Это и есть наиточнейшее определение собственной поэзии: цепная ласточка.
Вот ведь, помимо отсутствия у него вплоть до последнего года поэтической деятельности любовной лирики, у него не было также и пейзажной — ну не уникум ли? Стих Слуцкого откровенно, агрессивно антипейзажен. «Пейзажи солдат заслонил», — пишет он и разъясняет:
Солдатская наша порода
Здесь как на ладони видна.
Солдату нужна не природа.
Солдату погода нужна.
Вот замечание Сент-Экзюпери в «Ночном полете»: «Требования ремесла преображают и обогащают мир… Даже если полет протекает благополучно, на любом участке линии летчик никогда не бывает зрителем. Окраска неба и земли, следы ветра на море, предсумеречная позолота облаков вызывают в нем не восхищение, а раздумье». Созерцательному, зрительскому отношению к миру Слуцкий противопоставил его практическое, меркантильное, профессиональное освоение. Солдатский профессионализм и литературный рационализм Слуцкого сводят к минимуму необходимые человеку слова, чувства, мысли. Именно эту поэтическую аскезу и постулирует он собственному стиху, что мне, как автору лысой прозы, чрезвычайно близко. «Я не люблю вдаваться в излишние подробности и рассказывать читателю то, что он легко может вообразить…» — пишет не захотевший стать великим писателем Проспер Мериме.
Слово — Слуцкому:
Как к медсестринской гимнастерке брошка,
Метафора к моей строке нейдет.
Любитель порезвиться понарошку
Особого профиту не найдет.
Но все-таки высказываю кое-что,
Чем отличались наши времена.
В моем стихе, как на больничной коечке,
К примеру, долго корчилась война.
А в другом стихотворении Слуцкий дает мощный образ, который одинаково относится к крутой его поэтике и к его исторической миссии: «Я — ржавый гвоздь, что идет на гроба…»

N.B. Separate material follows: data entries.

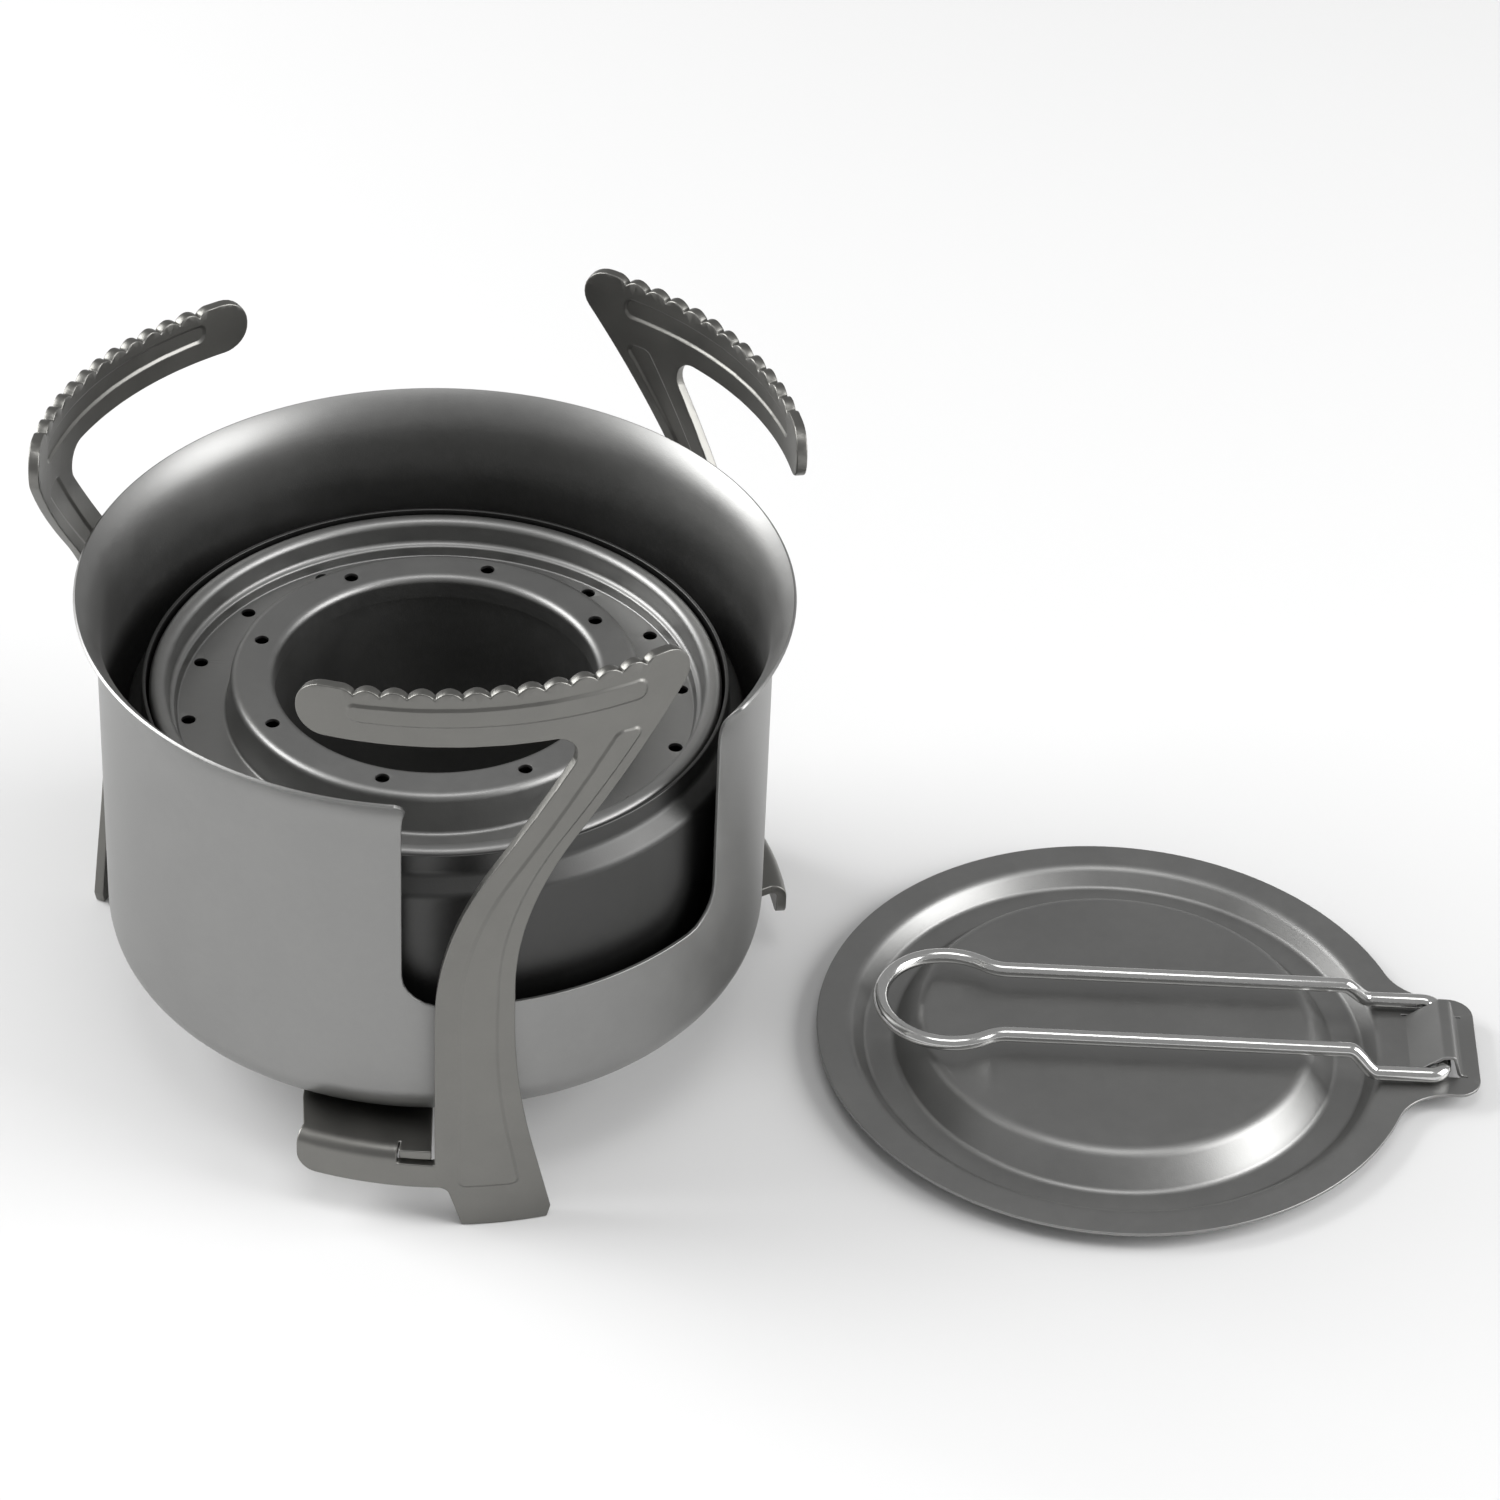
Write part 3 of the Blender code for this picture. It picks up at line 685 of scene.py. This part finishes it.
# %% Stamp, thicken and bend a pot support
def flat_support(rivet_circle):
    """The flat stamping: pressed panels, a rivet hole, its thickness and broken edges."""
    bm = bmesh.new()
    hole = [(*flange_spot(1.8 * math.cos(turn), 1.8 * math.sin(turn), rivet_circle), 0)
            for turn in (2 * math.pi * step / 24 for step in range(24))]
    rings = [loop(bm, points)[0] for points in (
        support_outline(rivet_circle), on_pattern(hole), on_pattern(BAR_PANEL), on_pattern(STRUT_PANEL))]
    fill(bm, rings)
    faces = [bm.faces.new(panel) for panel in rings[2:]]
    bmesh.ops.recalc_face_normals(bm, faces=bm.faces)
    if faces[0].normal.z < 0:
        bmesh.ops.reverse_faces(bm, faces=bm.faces)
    for face in faces:
        for width, rise in PRESS:
            bmesh.ops.inset_region(bm, faces=[face], thickness=width * MM, depth=rise * MM,
                                   use_even_offset=True, use_boundary=True)
        edge_of_panel = list(face.verts)
        bmesh.ops.delete(bm, geom=[face], context="FACES_ONLY")
        fill(bm, [edge_of_panel])
    bmesh.ops.translate(bm, verts=bm.verts, vec=(0, 0, BLADE / 2))
    grown = bmesh.ops.extrude_face_region(bm, geom=bm.faces[:])["geom"]
    moved = [part for part in grown if isinstance(part, bmesh.types.BMVert)]
    bmesh.ops.translate(bm, verts=moved, vec=(0, 0, -BLADE))
    bmesh.ops.recalc_face_normals(bm, faces=bm.faces)

    def is_cut_edge(edge):
        slopes = sorted(abs(face.normal.z) for face in edge.link_faces)
        return slopes[0] < 0.01 and slopes[-1] > 0.9
    cut_edges = [edge for edge in bm.edges if is_cut_edge(edge)]
    bmesh.ops.bevel(bm, geom=cut_edges, offset=0.17 * MM, offset_type="OFFSET", segments=2,
                    profile=0.5, affect="EDGES", clamp_overlap=False, material=-1)
    return bm


def bent(point):
    """Where a point of the flat pattern comes to: rolled round the stove, or folded into the flange."""
    along, height, push = point
    angle = along / BLADE_RADIUS
    degrees = math.degrees(angle)
    middle_of_relief = sum(RELIEF) / 2
    middle_of_slit = (BEND_LOW + PATCH_EDGE * MM) / 2
    on_flange = degrees < (PATCH_TO + BLADE_FROM) / 2 and height < BAR_LOW
    if on_flange and (height > BEND_HIGH or (degrees > middle_of_relief and height > middle_of_slit)):
        return polar(BLADE_RADIUS - BEND - (height - BEND_HIGH), angle, FLANGE_Z + push)
    if on_flange and height > BEND_LOW and degrees < middle_of_relief:
        turn = (height - BEND_LOW) / BEND
        return polar(BLADE_RADIUS - BEND + (BEND + push) * math.cos(turn), angle,
                     BEND_LOW + (BEND + push) * math.sin(turn))
    return polar(BLADE_RADIUS + push, angle, height)


def slice_pattern(bm, point, normal, faces):
    cut = {part for face in faces for part in (*face.verts, *face.edges, face)}
    bmesh.ops.bisect_plane(bm, geom=list(cut), dist=1e-7, plane_co=point, plane_no=normal)


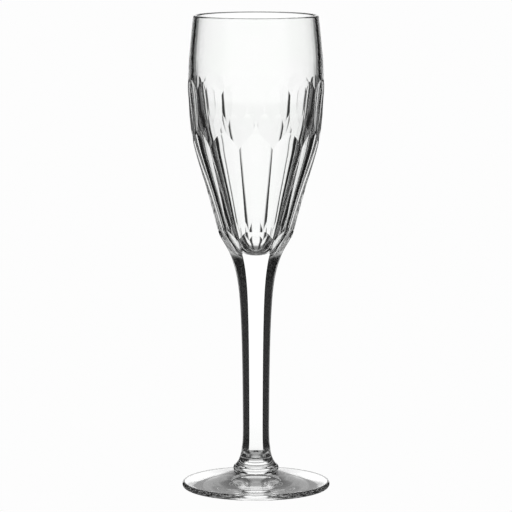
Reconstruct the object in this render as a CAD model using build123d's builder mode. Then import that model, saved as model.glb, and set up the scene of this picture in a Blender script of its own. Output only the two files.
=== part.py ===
from build123d import *
from math import cos, radians, sin, tan
import os

# A cut-crystal champagne flute, in millimetres, +Z up.
# The origin is the middle of the ring that the foot stands on.
# Three gathers of glass are joined hot, end to end: foot, stem and bowl.
# Heights inside a piece are measured from the joint below it.

# ---- foot: a thin domed disc, hollowed a little underneath ----
foot_radius = 32.9
foot_rim = 2.6                  # thickness of the rounded edge
foot_edge_roll = 1.3            # how far that rounding reaches in
foot_crown = 7.2                # height of the flat seat that carries the stem
foot_sag = 1.0                  # how far the top dips below a straight cone
foot_land = 4.6                 # width of the flat ring that touches the table
foot_kick = 0.6                 # height of the hollow underneath

# ---- stem: drawn round with a button at its foot, then cut with six flats ----
stem_length = 92.8
button_seat = 9.35              # radius where the button meets the foot
button_radius = 10.1
button_height = 1.5             # height of its widest line
button_top_radius = 9.5
button_top_height = 2.6
neck_radius = 6.7               # radius of the round neck above the button
neck_height = 9.0
waist_radius = 5.92             # corner radius of the slim part of the stem
waist_height = 20.0
middle_radius = 6.15
middle_height = 48.0
shoulder_radius = 7.1
shoulder_height = 75.0
stem_top_radius = 10.0          # corner radius at the joint under the bowl
stem_spare = 0.4                # glass outside the corners before cutting
stem_cut_count = 6
stem_cut_start_height = 9.6     # height where each stem flat begins
stem_cut_rise = 8.0             # how far the flats climb onto the bowl
stem_cut_end_radius = 13.4      # corner radius up there
stem_cut_start_swell = 0.48     # how far the blank stands out from the neck where they begin

# ---- bowl: a tall tulip, cut with twelve long flats below its belly ----
bowl_length = 110.0
rim_radius = 27.6
rim_lean = 6.7                  # degrees that the wall leans in at the rim
rim_round = 0.8                 # fire-polished edges of the rim
belly_radius = 29.92
belly_height = 79.0
arch_radius = 28.65             # radius where the long flats end in arches
arch_height = 60.5
bowl_cut_count = 12
long_cut_base = 12.2            # distance of a long flat from the axis, at the joint
long_cut_low = 15.95
long_cut_low_height = 12.5
long_cut_mid = 21.6
long_cut_mid_height = 33.8
long_cut_high = 25.8
long_cut_high_height = 48.0
bowl_spare = 0.7                # glass outside the ridges before cutting

# ---- short flats between the arches and the belly, half a step round ----
short_cut_bite = 0.6            # how far under the arches each one passes
short_cut_entry = 0.5           # how far outside them it starts, lower down
short_cut_entry_drop = 11.0     # how far below the arches that is
short_cut_shoulder = 1.06       # how far under the belly it still is near its top
short_cut_shoulder_drop = 6.2   # how far that is below its end
short_cut_crest_rise = 3.7      # how far above the belly line it ends

# ---- wall of the bowl, from the cavity out to the flats ----
rim_wall = 1.85
belly_wall = 2.45
arch_wall = 4.15
high_wall = 5.0
mid_wall = 5.5
low_wall = 6.9
cavity_floor = 5.5              # solid glass between the joint and the cavity

# ---- sizes worked out from the ones above ----
joint_z = foot_crown + stem_length
rim_z = joint_z + bowl_length
belly_z = joint_z + belly_height
arch_z = joint_z + arch_height
long_low_z = joint_z + long_cut_low_height
long_mid_z = joint_z + long_cut_mid_height
long_high_z = joint_z + long_cut_high_height
base_direction = (long_cut_low - long_cut_base, long_cut_low_height)
rim_direction = (-sin(radians(rim_lean)), cos(radians(rim_lean)))
short_crest_z = belly_z + short_cut_crest_rise
short_shoulder_z = short_crest_z - short_cut_shoulder_drop
stem_start_z = foot_crown + stem_cut_start_height
stem_end_z = joint_z + stem_cut_rise
hexagon_flat = cos(radians(180 / stem_cut_count))
stem_start_radius = neck_radius + stem_cut_start_swell
ridge = 1 / cos(radians(180 / bowl_cut_count))

# ---- the tools that cut the flats ----
run_out = 6.0                   # how far each cutter swings out past the end of its flat
run_out_rise = 12.0             # and how far it climbs while it does
stem_run_out_rise = 8.4
cutter_margin = 1.3             # how much wider a cutter is than the widest flat it makes
cutter_reach = max(belly_radius, arch_radius, rim_radius, stem_cut_end_radius) + run_out_rise
cutter_half_width = cutter_margin * cutter_reach * tan(radians(180 / bowl_cut_count))
stem_cutter_half_width = cutter_margin * stem_cut_end_radius * tan(radians(180 / stem_cut_count))


# ---- cutters: each one clears the glass outside a flat, along the plane through +X ----
with BuildPart() as stem_cutter:
    with BuildSketch(Plane.XZ):
        with BuildLine():
            flat = Spline(
                (hexagon_flat * stem_start_radius + run_out, stem_start_z - run_out),
                (hexagon_flat * stem_start_radius, stem_start_z),
                (hexagon_flat * waist_radius, foot_crown + waist_height),
                (hexagon_flat * middle_radius, foot_crown + middle_height),
                (hexagon_flat * shoulder_radius, foot_crown + shoulder_height),
                (hexagon_flat * stem_top_radius, joint_z),
                (hexagon_flat * stem_cut_end_radius, stem_end_z),
                (hexagon_flat * stem_cut_end_radius + run_out, stem_end_z + stem_run_out_rise),
            )
            Line(flat @ 1, (cutter_reach, (flat @ 1).Y))
            Line((cutter_reach, (flat @ 1).Y), (cutter_reach, (flat @ 0).Y))
            Line((cutter_reach, (flat @ 0).Y), flat @ 0)
        make_face()
    extrude(amount=stem_cutter_half_width, both=True)

with BuildPart() as long_cutter:
    with BuildSketch(Plane.XZ):
        with BuildLine():
            flat = Spline(
                (long_cut_base, joint_z),
                (long_cut_low, long_low_z),
                (long_cut_mid, long_mid_z),
                (long_cut_high, long_high_z),
                (arch_radius, arch_z),
                (arch_radius + run_out, arch_z + run_out_rise),
            )
            below = Line(flat @ 0, (long_cut_base, joint_z - run_out))
            Line(flat @ 1, (cutter_reach, (flat @ 1).Y))
            Line((cutter_reach, (flat @ 1).Y), (cutter_reach, joint_z - run_out))
            Line((cutter_reach, joint_z - run_out), below @ 1)
        make_face()
    extrude(amount=cutter_half_width, both=True)

with BuildPart() as short_cutter:
    with BuildSketch(Plane.XZ):
        with BuildLine():
            flat = Spline(
                (arch_radius + short_cut_entry, arch_z - short_cut_entry_drop),
                (arch_radius - short_cut_bite, arch_z),
                (belly_radius - short_cut_shoulder, short_shoulder_z),
                (belly_radius, short_crest_z),
                (belly_radius + run_out, short_crest_z + run_out_rise),
            )
            Line(flat @ 1, (cutter_reach, (flat @ 1).Y))
            Line((cutter_reach, (flat @ 1).Y), (cutter_reach, (flat @ 0).Y))
            Line((cutter_reach, (flat @ 0).Y), flat @ 0)
        make_face()
    extrude(amount=cutter_half_width, both=True)


# ---- foot ----
foot_edge_x = foot_radius - foot_edge_roll
foot_land_x = foot_edge_x - foot_land
with BuildPart() as foot:
    with BuildSketch(Plane.XZ):
        with BuildLine():
            Line((0, foot_kick), (0, foot_crown))
            Line((0, foot_crown), (button_seat, foot_crown))
            ThreePointArc(
                (button_seat, foot_crown),
                ((button_seat + foot_edge_x) / 2, (foot_crown + foot_rim) / 2 - foot_sag),
                (foot_edge_x, foot_rim),
            )
            ThreePointArc((foot_edge_x, foot_rim), (foot_radius, foot_rim / 2), (foot_edge_x, 0))
            Line((foot_edge_x, 0), (foot_land_x, 0))
            TangentArc((0, foot_kick), (foot_land_x, 0), tangent=(1, 0))
        make_face()
    revolve(axis=Axis.Z)
foot.part.label = "foot"


# ---- stem ----
with BuildPart() as stem:
    with BuildSketch(Plane.XZ):
        with BuildLine():
            Line((0, foot_crown), (button_seat, foot_crown))
            bead = ThreePointArc(
                (button_seat, foot_crown),
                (button_radius, foot_crown + button_height),
                (button_top_radius, foot_crown + button_top_height),
            )
            blank = Spline(
                bead @ 1,
                (neck_radius, foot_crown + neck_height),
                (waist_radius + stem_spare, foot_crown + waist_height),
                (middle_radius + stem_spare, foot_crown + middle_height),
                (shoulder_radius + stem_spare, foot_crown + shoulder_height),
                (stem_top_radius + stem_spare, joint_z),
            )
            Line(blank @ 1, (0, joint_z))
            Line((0, joint_z), (0, foot_crown))
        make_face()
    revolve(axis=Axis.Z)
    with PolarLocations(0, stem_cut_count, start_angle=-90):
        add(stem_cutter.part, mode=Mode.SUBTRACT)
stem.part.label = "stem"


# ---- bowl ----
with BuildPart() as bowl:
    with BuildSketch(Plane.XZ):
        with BuildLine():
            outside = Spline(
                (ridge * long_cut_base + bowl_spare, joint_z),
                (ridge * long_cut_low + bowl_spare, long_low_z),
                (ridge * long_cut_mid + bowl_spare, long_mid_z),
                (ridge * long_cut_high + bowl_spare, long_high_z),
                (arch_radius, arch_z),
                (belly_radius, belly_z),
                (rim_radius, rim_z),
                tangents=(base_direction, rim_direction),
            )
            inside = Spline(
                (0, joint_z + cavity_floor),
                (long_cut_low - low_wall, long_low_z),
                (long_cut_mid - mid_wall, long_mid_z),
                (long_cut_high - high_wall, long_high_z),
                (arch_radius - arch_wall, arch_z),
                (belly_radius - belly_wall, belly_z),
                (rim_radius - rim_wall, rim_z),
                tangents=((1, 0), rim_direction),
                tangent_scalars=(1, 1),
            )
            Line(outside @ 1, inside @ 1)
            Line(inside @ 0, (0, joint_z))
            Line((0, joint_z), outside @ 0)
        make_face()
    revolve(axis=Axis.Z)
    fillet(bowl.edges().filter_by(GeomType.CIRCLE).group_by(Axis.Z)[-1], rim_round)
    with PolarLocations(0, bowl_cut_count, start_angle=-90):
        add(long_cutter.part, mode=Mode.SUBTRACT)
    with PolarLocations(0, bowl_cut_count, start_angle=-90 + 180 / bowl_cut_count):
        add(short_cutter.part, mode=Mode.SUBTRACT)
    with PolarLocations(0, stem_cut_count, start_angle=-90):
        add(stem_cutter.part, mode=Mode.SUBTRACT)
bowl.part.label = "bowl"


os.makedirs("parts", exist_ok=True)
export_step(foot.part, "parts/foot.step")
export_step(stem.part, "parts/stem.step")
export_step(bowl.part, "parts/bowl.step")
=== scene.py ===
from math import cos, pi, radians, sin

import bpy
import numpy as np
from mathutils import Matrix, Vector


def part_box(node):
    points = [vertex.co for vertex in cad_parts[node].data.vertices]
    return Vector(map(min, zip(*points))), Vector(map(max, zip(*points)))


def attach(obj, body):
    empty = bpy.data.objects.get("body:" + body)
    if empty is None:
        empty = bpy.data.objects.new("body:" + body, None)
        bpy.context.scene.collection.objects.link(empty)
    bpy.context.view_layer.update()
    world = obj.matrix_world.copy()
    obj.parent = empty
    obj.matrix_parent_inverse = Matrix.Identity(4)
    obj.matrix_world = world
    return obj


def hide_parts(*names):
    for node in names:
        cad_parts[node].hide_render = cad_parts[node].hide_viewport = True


# A cut-crystal champagne flute: bowl, stem and foot, joined hot.
# Lengths are millimetres until a mesh is made, and the mesh is in metres.
# Heights count from the table, and radii from the flute's upright axis.
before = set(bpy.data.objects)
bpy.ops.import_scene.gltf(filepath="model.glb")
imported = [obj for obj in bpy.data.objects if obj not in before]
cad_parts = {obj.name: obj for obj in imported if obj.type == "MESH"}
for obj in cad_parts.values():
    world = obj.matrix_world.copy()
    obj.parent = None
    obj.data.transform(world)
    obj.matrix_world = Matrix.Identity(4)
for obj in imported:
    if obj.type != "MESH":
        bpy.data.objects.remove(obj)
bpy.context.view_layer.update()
MM = 0.001


def node_span(node):
    """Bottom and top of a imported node, in millimetres."""
    low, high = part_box(node)
    return low[2] / MM, high[2] / MM


joint_z, rim_z = node_span("bowl")              # the bowl meets the stem at joint_z
crown_z, _ = node_span("stem")                  # the stem meets the foot at crown_z
foot_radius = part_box("foot")[1][0] / MM


# ---------------------------------------------------------------- outlines

def outline(points):
    """A smooth curve through (height, radius) points, as a function of height.

    The slope at each point follows its neighbours and never overshoots them.
    Beyond both ends the curve goes on straight.
    """
    heights, radii = (np.array(column, float) for column in zip(*points))
    step = np.diff(heights)
    rise = np.diff(radii) / step
    slope = np.empty(len(heights))
    slope[0], slope[-1] = rise[0], rise[-1]
    for i in range(1, len(heights) - 1):
        if rise[i - 1] * rise[i] <= 0:
            slope[i] = 0.0
            continue
        before, after = 2 * step[i] + step[i - 1], step[i] + 2 * step[i - 1]
        slope[i] = (before + after) / (before / rise[i - 1] + after / rise[i])

    def radius(height):
        height = np.asarray(height, float)
        i = np.clip(np.searchsorted(heights, height, side="right") - 1, 0, len(step) - 1)
        t = (height - heights[i]) / step[i]
        u = np.clip(t, 0.0, 1.0)
        a, b = radii[i], radii[i + 1]
        m, n = slope[i] * step[i], slope[i + 1] * step[i]
        curve = a + u * m + u * u * (3 * (b - a) - 2 * m - n) + u ** 3 * (2 * (a - b) + m + n)
        return curve + np.where(t < 0, t * m, 0.0) + np.where(t > 1, (t - 1) * n, 0.0)

    return radius


def above(base, pairs):
    """The same (height, radius) points with their heights counted from base."""
    return [(base + height, radius) for height, radius in pairs]


arch_z = joint_z + 60.5                         # tops of the long flats
strip_end_z = joint_z + 69.0                    # strips left between the short flats close below this
belly_z = joint_z + 79.0                        # the bowl is widest here
crest_z = joint_z + 82.8                        # tops of the short flats

# The turned blank, before any cutting.
blank = outline(
    above(joint_z, [(0, 13.3), (12.5, 17.2), (33.8, 23.1), (48, 27.45), (54, 28.2)])
    + [(arch_z, 28.65), (joint_z + 69.2, 29.47), (belly_z + 0.5, 29.92)]
    + above(rim_z, [(-19.7, 29.51), (-9.2, 28.63), (0, 27.6)])
)
# How far each kind of flat lies from the axis.
long_flat = outline(
    above(joint_z, [(0, 12.2), (12.5, 15.95), (19.6, 17.75), (33.8, 21.6), (48, 25.8), (54, 27.35)])
    + above(arch_z, [(0, 28.65), (6, 31.5)])
)
short_flat = outline(
    above(arch_z, [(-11, 29.15), (-5.5, 28.35), (0, 28.05)])
    + above(joint_z, [(66.5, 28.26), (76.5, 28.86)])
    + above(crest_z, [(0, 29.9), (6, 34)])
)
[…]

Приведу здесь сравнение, которое может показаться натянутым, но я уверен в его адекватности: поэтика Слуцкого сродни библейской. Вот и Межиров сказал мне однажды, что Слуцкий — человек ветхозаветного замеса. Именно так — просто и высоко — описаны в Библии нравы, обычаи и история древних скотоводов. Обыденный факт там звучит как исторический, семейный конфликт становится всемирной историей. Напряженный историзм — имманентное свойство поэтики и философии Слуцкого. Кстати, одно из лучших его стихотворений — на библейский сюжет:
Истощенный нуждой,
Истомленный трудом,
Блудный сын возвращается в отческий дом
И стучится в окно осторожно.
— Можно?
— Сын мой единственный, можно!
Можно все, лобызай, если хочешь, отца,
Обгрызай духовитые кости тельца.
Как приятно, что ты возвратился!
Ты б остался, сынок, и смирился.
Сын губу утирает густой бородой,
Поедает тельца, запивает водой,
Аж на лбу блещет капелька пота
От такой непосильной работы.
Вот он съел, сколько смог.
Вот он в спальню прошел,
Спит на чистой постели,
ему хорошо!
И встает.
И свой посох находит.
И ни с кем не прощаясь, уходит.
Так же пишет Слуцкий и о сегодняшнем дне, либо о недавнем прошлом, воспринимая современность с исторической дистанции: о простом солдате как о памятнике, о мытье в бане как об историческом событии. Ведь жизненные будни советского человека и в самом деле «на весы истории грузно упали», а потому время для Слуцкого, как говаривали в старину, «далевой образ». Даже если описываемое им событие случилось вчера, Слуцкий все равно рассматривает его в перевернутый бинокль. Впрочем, никакой бинокль ему не нужен, это свойство зрения — дальнозоркость: она ему помогает и мешает, когда как. Любой отрезок времени Слуцкий рассматривает не сам по себе, а в отблесках прошлого и будущего. Нетерпеливо переминаясь с ноги на ногу, ждет он, когда современность превратится в историю, ибо воспринимает не движение, а сгустки, не процесс, а результат.